Hay un poeta que es conocido por ese gesto perturbador. Bruno Vidal en sus poemas asume la voz del asesino, del torturador. Pocos entienden su actitud que él defiende como revolucionaria; para la mayoría es simplemente un poeta facho, pinochetista. Un poema suyo como botón de muestra:

Al 95 % le perdonamos la vida

No eran tipos intrínsecamente perversos

Por cierto tuvimos el deber patriótico

de dejar en claro que las cosas 

habían cambiado.

Y si no que lo diga el monumento

al caído en desgracia.

Pongo a este poeta a dialogar acá con la obra, porque más allá del gesto común de asumir ese enunciante, de hablar desde ese lugar, me abre la puerta para traer a otro poeta, que nada tiene que ver con esa estrategia y que sin embargo es citado textualmente en la obra. El viñamarino Juan Luis Martínez (1942-1993), un autor habitualmente considerado vanguardista y ochentero, cuya lírica nunca fue considerada explícita ni política, escribió un poema titulado “Desaparición de una familia”, cuya estrofa inicial dice así:

  1. Antes que su hija de 5 años

se extraviara entre el comedor y la cocina,

él le había advertido: “-Esta casa no es grande ni pequeña,

pero al menor descuido se borrarán las señales de ruta

y de esta vida al fin, habrás perdido toda esperanza”.
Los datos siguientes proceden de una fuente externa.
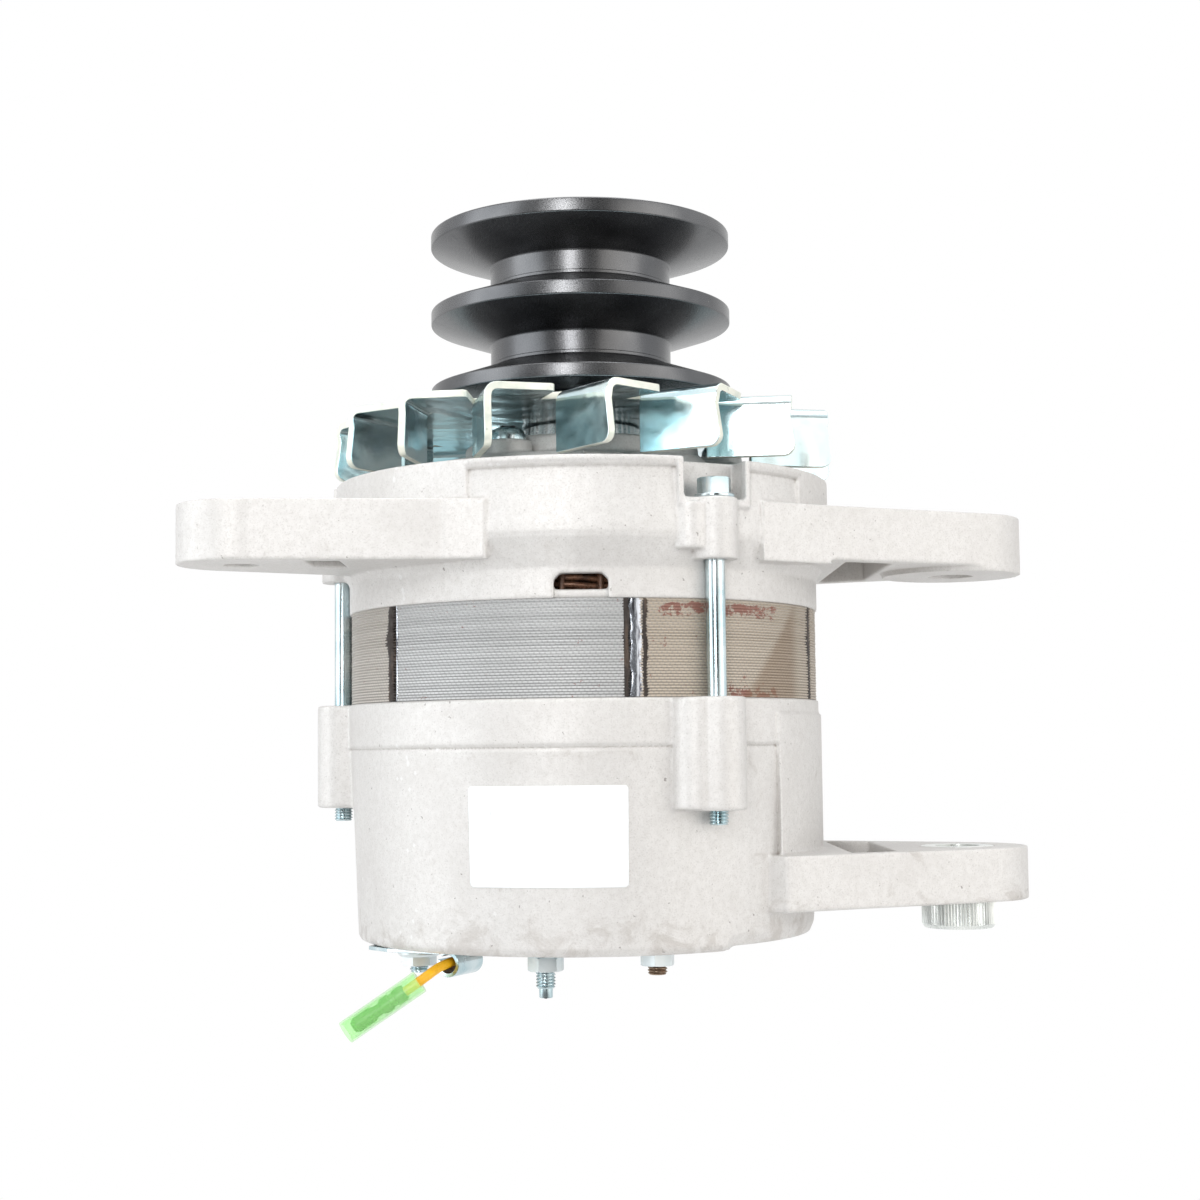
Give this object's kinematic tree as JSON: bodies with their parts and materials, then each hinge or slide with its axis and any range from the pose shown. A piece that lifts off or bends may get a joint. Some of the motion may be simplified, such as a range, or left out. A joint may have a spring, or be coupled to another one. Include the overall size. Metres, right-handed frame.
{
  "type": "alternator",
  "caption": "Belt-driven vehicle alternator with a grooved pulley, an outside cooling fan, cast end brackets around a laminated stator, pivot lugs and a short lead.",
  "frame": {"origin": "on the pivot bolt's axis, at the rear seat face of the front pivot lug", "axes": "+Z along the shaft towards the pulley, +X from the shaft to the pivot lugs, -Y the side with the label, which the picture shows"},
  "size_m": [0.2268, 0.1414, 0.2196],
  "materials": {
    "cast_aluminium": "satin, sand cast",
    "black_steel": "satin black",
    "zinc_steel": "blue zinc plated",
    "lamination_steel": "bare, some rust",
    "machined_steel": "ground",
    "forged_steel": "forged",
    "bearing_steel": "polished",
    "copper": "drawn copper",
    "enamelled_wire": "varnished",
    "carbon": "pressed carbon",
    "dark_plastic": "moulded",
    "brown_insulation": "pressed",
    "pale_insulation": "moulded",
    "label_film": "plain white film",
    "wire_insulation": "smooth",
    "green_sleeve": "clear green sleeve",
    "tinned_brass": "tinned",
    "black_rubber": "moulded"
  },
  "bodies": {
    "housing": {"front_bracket": "cast_aluminium", "rear_bracket": "cast_aluminium", "stator_core": "lamination_steel", "stator_winding": "enamelled_wire", "front_bearing_outer_race": "bearing_steel", "rear_bearing_outer_race": "bearing_steel", "bearing_retainer": "zinc_steel", "retainer_screws": "zinc_steel", "through_bolts": "zinc_steel", "through_bolt_washers": "zinc_steel", "rear_label": "label_film", "charge_stud": "zinc_steel", "charge_stud_nut": "zinc_steel", "charge_stud_insulator": "brown_insulation", "earth_stud": "zinc_steel", "earth_stud_nut": "zinc_steel", "clip_stud": "zinc_steel", "clip_stud_nut": "zinc_steel", "wire_clip": "zinc_steel", "positive_rectifier_plate": "cast_aluminium", "negative_rectifier_plate": "cast_aluminium", "positive_diodes": "machined_steel", "negative_diodes": "machined_steel", "rectifier_posts": "brown_insulation", "brush_holder": "dark_plastic", "upper_brush_spring": "machined_steel", "lower_brush_spring": "machined_steel", "voltage_regulator": "dark_plastic", "regulator_and_brush_screws": "zinc_steel", "regulator_lead": "wire_insulation", "lead_boot": "black_rubber", "terminal_sleeve": "green_sleeve", "bullet_terminal": "tinned_brass"},
    "rotor": {"rotor_shaft": "machined_steel", "shaft_key": "machined_steel", "belt_pulley": "black_steel", "pulley_nut": "zinc_steel", "pulley_lock_washer": "zinc_steel", "cooling_fan": "zinc_steel", "fan_collar": "machined_steel", "front_claw_pole": "forged_steel", "rear_claw_pole": "forged_steel", "field_coil": "enamelled_wire", "coil_bobbin": "pale_insulation", "slip_ring_sleeve": "dark_plastic", "slip_rings": "copper", "front_bearing_inner_race": "bearing_steel", "rear_bearing_inner_race": "bearing_steel"},
    "front_bearing_cage": {"front_bearing_balls": "bearing_steel"},
    "rear_bearing_cage": {"rear_bearing_balls": "bearing_steel"},
    "pivot_bush": {"slip_bush": "zinc_steel"},
    "upper_carbon": {"upper_brush": "carbon"},
    "lower_carbon": {"lower_brush": "carbon"}
  },
  "joints": [
    {"name": "rotor_spin", "type": "hinge", "parent": "housing", "child": "rotor", "pos_m": [-0.104, 0, 0], "axis": [0, 0, 1], "continuous": true},
    {"name": "front_bearing_roll", "type": "hinge", "parent": "housing", "child": "front_bearing_cage", "pos_m": [-0.104, 0, 0], "axis": [0, 0, 1], "continuous": true},
    {"name": "rear_bearing_roll", "type": "hinge", "parent": "housing", "child": "rear_bearing_cage", "pos_m": [-0.104, 0, 0], "axis": [0, 0, 1], "continuous": true},
    {"name": "bush_slide", "type": "slide", "parent": "housing", "child": "pivot_bush", "axis": [0, 0, 1], "range_m": [0, 0.005]},
    {"name": "upper_brush_slide", "type": "slide", "parent": "housing", "child": "upper_carbon", "axis": [0, 1, 0], "range_m": [0, 0.005], "stiffness_N_per_m": 100, "deforming": ["upper_brush_spring"]},
    {"name": "lower_brush_slide", "type": "slide", "parent": "housing", "child": "lower_carbon", "axis": [0, 1, 0], "range_m": [0, 0.005], "stiffness_N_per_m": 100, "deforming": ["lower_brush_spring"]}
  ],
  "couplings": [
    {"joint": "front_bearing_roll", "follows": "rotor_spin", "ratio": 0.372},
    {"joint": "rear_bearing_roll", "follows": "rotor_spin", "ratio": 0.3908}
  ]
}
Y el acto de poner esos versos en la boca del personaje que encarna a la madre, la viuda del militar acusado de asesino, pone los pelos de punta. Sin duda, es uno de los enormes aciertos en la dramaturgia de Réquiem. Dar más vueltas de tuerca, cambiar de perspectiva, ponerse en el lugar del otro. De eso se trata el teatro. De eso se trata la vida.